Previous cross-cultural studies in the categorical tradition have reported evidence for minimal universality where listeners perform better than chance when judging emotion categories conveyed by vocal expressions from unfamiliar cultures, coupled with evidence for in-group advantage where listeners perform better when judging vocal expressions from their own culture versus other cultures (e.g. [5–8,10]). We believe that the current results paint a similar picture for cross-cultural appraisal inferences. There was no measure of recognition accuracy in the present study, but we note that the proportions of mean ratings that were in the predicted direction were similar for both in-group and out-group conditions—which indicates that listeners overall made similar and systematic inferences across cultures. Directly testing for group differences showed relatively few differences between in-group and out-group conditions, but we observed that ratings of norm compatibility seemed to be a notable exception. This observation suggests that the effect of culture may be more pronounced for some appraisal dimensions than for others, and is in line with previous research that also reported that judgements of norm compatibility show larger cross-cultural variability compared to other appraisal dimensions [37]. Future cross-cultural studies could explicitly compare traditional categorical judgements and appraisal ratings of emotion expressions. Studies that aim to link effects of culture on the perception of specific appraisal dimensions to effects of culture on the recognition rates for specific emotions would be especially valuable.

From a methodological perspective, we note that instructing participants to rate emotion expressions on scales describing appraisal dimensions may be especially appropriate for cross-cultural research because it avoids using emotion words which may have slightly different meanings in different cultures and languages (e.g. [38]). The use of appraisal scales also allows researchers to assess perception of more subtle expressions, such as mild intensity affective states often encountered in everyday social interactions (e.g. [39]) and other affective states that do not fit well into traditional emotion categories. According to appraisal theories, there is a limited number of appraisal dimensions that lie at the root of all conceivable emotional responses (e.g. [12]). We correspondingly argue that perception of a limited number of appraisal dimensions from vocal expressions allows for recognition and differentiation of a wide palette of subtle affective states. Indeed, several previous studies have reported that listeners can make more detailed judgements of vocal expressions than what would be expected if they were only able to perceive a limited number of basic emotions or the arousal- and valence-levels of stimuli (e.g. [24,40,41]).

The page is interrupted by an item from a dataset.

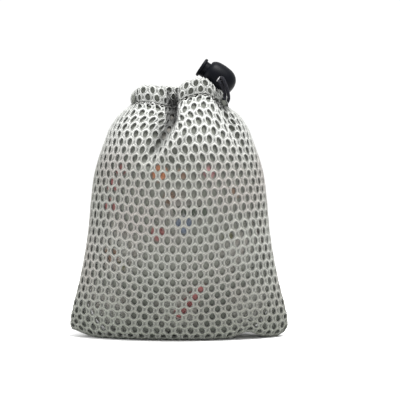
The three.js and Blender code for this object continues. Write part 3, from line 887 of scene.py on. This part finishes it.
def make_stitching(side, surface):
    """Lockstitches in the crease under the hem."""
    normals = face_out(surface, np.array([0, 0, 90.0]))
    line = surface[-1] + normals[-1] * 0.15
    along = distance_along(line)
    points, faces = [], []
    sides = 6
    steps = 6
    angle = np.linspace(0, 2 * math.pi, sides, endpoint=False)
    for start in np.arange(6, along[-1] - 10, STITCH_LENGTH + STITCH_GAP):
        where = np.linspace(start, start + STITCH_LENGTH, steps)
        path = np.stack([np.interp(where, along, line[:, k]) for k in range(3)], axis=1)
        arch = np.sin(np.linspace(0, math.pi, steps)) ** 0.5
        _, across, up = frames_along(path)
        radius = THREAD_DIAMETER / 2 * (0.35 + 0.65 * arch)[:, None, None]
        faces += tube_faces(steps, sides, first=len(points))
        points.extend((path[:, None] + radius * circles(angle, across, up)).reshape(-1, 3))
    stitches = turn_outwards(mesh_object(f"stitches_{side}", points, faces, THREAD))
    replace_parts(stitches, f"stitching_{side}")
    bend_with_mouth(stitches)


def overlocked(name, path, replaced):
    """Edge where the two panels meet, bound by turns of thread."""
    seam = braided(name, path, diameter=SEAM_DIAMETER, sides=16, strands=2, lay=2.4)
    seam.data.materials.clear()
    seam.data.materials.append(BINDING)
    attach(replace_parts(seam, replaced), "bag")


def make_seams():
    height = np.linspace(7, 158, 300)
    for name, direction in (("left", -1), ("right", 1)):
        reach = lookup(SIDE_OUTLINE, height) - SEAM_INSET
        path = np.stack([direction * reach, np.zeros_like(height), height], axis=1)
        overlocked(f"side_seam_{name}_overlock", path, f"side_seam_{name}")
    x = np.linspace(-72, 72, 300)
    path = np.stack([x, np.zeros_like(x), bottom_edge(x) + SEAM_DIAMETER / 2 + 0.2], axis=1)
    overlocked("bottom_seam_overlock", path, "bottom_seam")


make_seams()
for side in ("front", "back"):
    panel_points, panel_folds = make_cloth(side)
    hem_points = make_hem(side, panel_points[-1], panel_folds[-1])
    make_drawcord(side, hem_points)
    make_stitching(side, panel_points)


# ------------------------ balls
def dimpled_ball():
    """Mesh of a ball about its own middle, with dimples on a spiral lattice."""
    work = bmesh.new()
    bmesh.ops.create_icosphere(work, subdivisions=6, radius=1)
    mesh = bpy.data.meshes.new("ball")
    work.to_mesh(mesh)
    work.free()
    number = np.arange(DIMPLES) + 0.5
    height = 1 - 2 * number / DIMPLES
    turn = math.pi * (3 - math.sqrt(5)) * number
    flat = np.sqrt(1 - height**2)
    lattice = np.stack([flat * np.cos(turn), flat * np.sin(turn), height], axis=1)
    directions = np.array([v.co for v in mesh.vertices])
    angle = np.arccos(np.clip((directions @ lattice.T).max(axis=1), -1, 1))
    bowl = np.clip(1 - (angle / DIMPLE_ANGLE) ** 2, 0, 1)
    points = directions * (BALL_RADIUS - DIMPLE_DEPTH * bowl)[:, None] * MM
    mesh.vertices.foreach_set("co", points.ravel())
    mesh.update()
    mesh.shade_smooth()
    return mesh


def make_balls():
    shape = dimpled_ball()
    for number, centre in enumerate(BALLS, start=1):
        marks = [(place, radius, INKS[ink]) for place, radius, ink in MARKS.get(number, [])]
        ball = bpy.data.objects.new(f"dimpled_ball_{number:02d}", shape.copy())
        ball.data.materials.append(ball_material(f"ball_cover_{number:02d}", marks))
        ball.location = Vector(centre) * MM
        bpy.context.scene.collection.objects.link(ball)
        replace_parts(ball, f"golf_ball_{number:02d}")
        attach(ball, "bag")


make_balls()


# ------------------------ cord lock
def rounded(outline, spacing=0.35):
    """Outline [along, radius] as a smooth curve."""
    count = max(4, int(length_of(np.array(outline, float)) / spacing))
    return curve_through([[along, 0, radius] for along, radius in outline], count)[:, [0, 2]].tolist()


def to_lock(points):
    """Points about the lock's axis, as [along, across, up], in their place on the bag."""
    tilt = math.radians(LOCK_TILT)
    along = np.array([math.cos(tilt), 0, -math.sin(tilt)])
    up = np.array([math.sin(tilt), 0, math.cos(tilt)])
    points = np.asarray(points, float)
    return LOCK_CENTRE + points[:, :1] * along + points[:, 1:2] * [0, 1, 0] + points[:, 2:] * up


def turned(name, outline):
    """Solid of revolution about the lock's axis. The outline's first and last points are on the axis."""
    angle = np.linspace(0, 2 * math.pi, TURN_STEPS, endpoint=False)
    rings = [[[along, radius * math.cos(a), radius * math.sin(a)] for a in angle]
             for along, radius in outline[1:-1]]
    points = [*np.concatenate(rings), [outline[0][0], 0, 0], [outline[-1][0], 0, 0]]
    faces = grid_faces(len(rings), TURN_STEPS, closed_columns=True)
    first, last = len(points) - 2, len(points) - 1
    bottom = (len(rings) - 1) * TURN_STEPS
    for k in range(TURN_STEPS):
        following = (k + 1) % TURN_STEPS
        faces += [(first, following, k), (last, bottom + k, bottom + following)]
    return turn_outwards(mesh_object(name, to_lock(points), faces, LOCK))


def slot_cutter(width, length, shift):
    """Long round-ended bar through the lock, from front to back."""
    half = length / 2 - width / 2
    arc = np.linspace(-math.pi / 2, math.pi / 2, 13)
    end = np.stack([width / 2 * np.sin(arc), half + width / 2 * np.cos(arc)], axis=1)
    outline = np.concatenate([end, -end]) + [shift, 0]
    points = [[x, y, z] for y in (-SLOT_CUT_DEPTH, SLOT_CUT_DEPTH) for x, z in outline]
    count = len(outline)
    faces = [tuple(range(count)), tuple(range(2 * count - 1, count - 1, -1))]
    faces += [(k, count + k, count + (k + 1) % count, (k + 1) % count) for k in range(count)]
    return turn_outwards(mesh_object("slot_cutter", to_lock(points), faces, LOCK))


def cut(obj, cutter):
    """Takes the cutter away from the object, and removes it."""
    modifier = obj.modifiers.new("cut", "BOOLEAN")
    modifier.object = cutter
    modifier.solver = "EXACT"
    done = bpy.data.meshes.new_from_object(obj.evaluated_get(bpy.context.evaluated_depsgraph_get()))
    obj.modifiers.clear()
    obj.data = done
    bpy.data.objects.remove(cutter)
    done.shade_smooth()
    done.set_sharp_from_angle(angle=math.radians(SHARP_EDGE))


def make_lock():
    shell = rounded([[BODY_BACK, BORE_RADIUS + 0.5], [BODY_BACK + 0.15, BORE_RADIUS + 1.3],
                     [BODY_BACK + 1, 8.5], [BODY_BACK + 3, 9.7], [-5, LOCK_RADIUS], [0.5, LOCK_RADIUS],
                     [4.8, 9.7], [8, 8], [10, 5.8], [11.1, 3.2], [11.5, 0]])
    bore = [[BORE_FLOOR, 0], [BORE_FLOOR, BORE_RADIUS - 0.6], [BORE_FLOOR - 0.6, BORE_RADIUS],
            [BODY_BACK + 0.3, BORE_RADIUS]]
    body = turned("lock_body_moulding", bore + shell)
    cut(body, slot_cutter(SLOT_WIDTH, SLOT_LENGTH, 0))
    cap = rounded([[BUTTON_BACK + 0.5, 0], [BUTTON_BACK + 0.35, 3], [BUTTON_BACK, 5.2],
                   [BUTTON_BACK + 0.25, BUTTON_RADIUS - 0.35], [BUTTON_BACK + 0.9, BUTTON_RADIUS],
                   [BUTTON_FACE - 0.5, BUTTON_RADIUS], [BUTTON_FACE, BUTTON_RADIUS - 0.4]])
    plunger = [[BUTTON_FACE, PLUNGER_RADIUS], [PLUNGER_END - 0.4, PLUNGER_RADIUS],
               [PLUNGER_END, PLUNGER_RADIUS - 0.4], [PLUNGER_END, 0]]
    button = turned("lock_button_moulding", cap + plunger)
    cut(button, slot_cutter(SLOT_WIDTH + BUTTON_TRAVEL, SLOT_LENGTH, -BUTTON_TRAVEL / 2))
    for piece, body_node, rides_on in ((body, "lock_body", "lock"), (button, "lock_button", "button")):
        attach(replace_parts(piece, body_node), rides_on)


def make_spring():
    """Coil spring between the plunger and the bore's floor."""
    start = PLUNGER_END + SPRING_GAP + SPRING_WIRE / 2
    end = BORE_FLOOR - SPRING_GAP - SPRING_WIRE / 2
    turn = np.linspace(0, 2 * math.pi * SPRING_TURNS, 160)
    along = start + (end - start) * turn / turn[-1]
    path = to_lock(np.stack([along, SPRING_RADIUS * np.cos(turn), SPRING_RADIUS * np.sin(turn)], axis=1))
    _, across, up = frames_along(path)
    sides = 10
    angle = np.linspace(0, 2 * math.pi, sides, endpoint=False)
    points = path[:, None] + SPRING_WIRE / 2 * circles(angle, across, up)
    spring = mesh_object("lock_spring_wire", points.reshape(-1, 3), tube_faces(len(path), sides), STEEL)
    turn_outwards(spring)
    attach(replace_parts(spring, "lock_spring"), "lock")
    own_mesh(spring)


make_lock()
make_spring()


# ------------------------ studio
def make_studio():
    half = 12.0
    floor_mesh = bpy.data.meshes.new("floor")
    corners = [(-half, -half, 0), (half, -half, 0), (half, half, 0), (-half, half, 0)]
    floor_mesh.from_pydata(corners, [], [(0, 1, 2, 3)])
    floor_material, _, _ = new_material("floor", (0.98, 0.98, 0.98), 1.0)
    floor_mesh.materials.append(floor_material)
    floor = bpy.data.objects.new("floor", floor_mesh)
    bpy.context.scene.collection.objects.link(floor)
    world = bpy.data.worlds.new("studio")
    world.use_nodes = True
    world.node_tree.nodes["Background"].inputs["Color"].default_value = (1, 1, 1, 1)
    world.node_tree.nodes["Background"].inputs["Strength"].default_value = 1.06
    bpy.context.scene.world = world
    for name, place, size, power in (
            ("top", (0.17, -0.2, 0.93), 0.35, 15.5), ("front", (-0.9, -0.35, 0.4), 0.4, 3.0)):
        data = bpy.data.lights.new(name, "AREA")
        data.size = size
        data.energy = power
        light = bpy.data.objects.new(name, data)
        light.location = place
        light.rotation_euler = (Vector((0, 0, 0.1)) - light.location).to_track_quat("-Z", "Y").to_euler()
        bpy.context.scene.collection.objects.link(light)
    bpy.context.scene.view_settings.view_transform = "Standard"


make_studio()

The findings on the acoustical correlates of appraisal dimensions give detailed information about which acoustic cues were associated with which appraisal ratings in both in-group and out-group conditions. Ratings on novelty and urgency—which are the appraisal dimensions that are most closely related to the level of arousal—received the largest correlations and were associated with all types of acoustic cues (i.e. frequency, intensity, spectral balance and temporal cues). We note that the correlation patterns were very similar for these two dimensions, which matches the observation that listeners found it difficult to separate between novelty and urgency in the rating task. By contrast, the smallest correlations were observed with intrinsic pleasantness, which is linked to the valence (positivity or negativity) of the voice. This observation is in line with previous studies which report that arousal has a larger effect on the voice compared to valence (e.g. [42]). Generally, the acoustic findings suggest that listeners used similar cues to infer appraisal information from voices in both in-group and out-group conditions, but we observed that norm compatibility again stood out with more variability between groups. This matches well the results from the rating task where norm compatibility ratings showed the largest proportion of cultural differences.

A number of important caveats should be noted when assessing the implications of the current results. This is the first study of cross-cultural perception of appraisal dimensions from the voice. As such, the results need to be replicated both directly and conceptually. For example, our study is limited because it only compared two cultures. Australia and India have different cultural profiles in terms of Hofstede's [18] dimensions, but it remains a possibility that comparisons of other nations—with other cultural profiles—might reveal additional effects of culture. The verbal content of our stimuli further consisted of neutral sentences spoken in English, in order to increase consistency across portrayals (see [10]). However, it remains a possibility that effects of culture might be more salient when vocal stimuli from different cultures are portrayed using different languages. More research is thus needed to investigate if the results of the current study can be generalized to other speaker and listener cultures and languages, preferably also using a wider selection of emotions, appraisal dimensions and acoustic parameters.

Our results are further limited in the sense that they are based on speech prosody portrayals only. Replication efforts could therefore extend the vocal expression materials to include, for example, non-linguistic vocalizations which may be more expressive than prosodic expressions (e.g. [40,41]), and spontaneous expressions which may be slightly but systematically different from posed expressions (e.g. [43]). It would also be worthwhile to investigate the cross-cultural consistency of appraisal perception using other expression modalities such as facial and bodily expressions, both in isolation and in combination with vocal expressions. Conceptually, one important avenue for future research is to investigate if listeners directly infer the appraisal dimensions from vocal stimuli, or if they first make a categorical judgement and then infer the appraisal based on their categorical judgement through a process of reverse engineering (e.g. [16]). Currently, both interpretations of the results remain possible. Studies that directly compare the time courses of emotion category perception and appraisal perception could be helpful for further investigations of this issue. Finally, we would encourage research that combines perceptual studies with measurement of objective features of expressions to further investigate the dimensionality of appraisal information in emotional expressions.